Our other issue is the aircon didn’t work. They sent some guys in to fix it and Mark and I went quite pale as the guy climbed over the balcony railings and balanced himself – with no ties – on the ledge the air con is on and started tampering – it is the 11th floor!!!!!!!!!!
An entertaining interlude of our day is when the black bag goes up and down the side of the building. This seems to be a sliced up black bin bag. It shuffles down the side past our balcony and then back up on a bit of thread. We think it may be on a pulley or fishing rod but we have no idea if this is someone doing it, if it’s automated and what the heck it is for!!!

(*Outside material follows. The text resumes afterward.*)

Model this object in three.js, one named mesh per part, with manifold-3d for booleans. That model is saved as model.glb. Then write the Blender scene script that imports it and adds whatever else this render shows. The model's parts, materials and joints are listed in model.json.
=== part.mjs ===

So not having to eat out every night is a real joy but at the same time we have some great little eateries on our doorstep. We discovered a Vietnamese restaurant to my eternal joy which turns out to be super cheap too.
Other places we have enjoyed are the Why Not? Italian which has a nice garden to sit out in and the Smile Milk Bar – Rose Panacota – divine!
The Librarista cafe’s iced cocoa was a revelation!
On my birthday we went for a roast at the Pub which is now within walking distance of us. Then we went to iBerry which is an ice-cream cafe in a fabulous garden setting with a huge character sculpture in the gardens and lots of quirky features.
There’s loads of cute little cafes with interesting arty decor that you come across while wondering the streets – dinosaurs et al!
It’s nice being settled and to have a little domesticity. The downside of course is that Mark is a messy bugger and I am reminded that housework sucks, but it is minimal so I really mustn’t grumble.
So, we’ll be here for a while with a brief trip to Laos in the middle. We’ll be leaving most of our stuff back in Chiang Mai so we’d better hope nothing goes wrong with visas etc and we’re not allowed back into Thailand where all our stuff will be!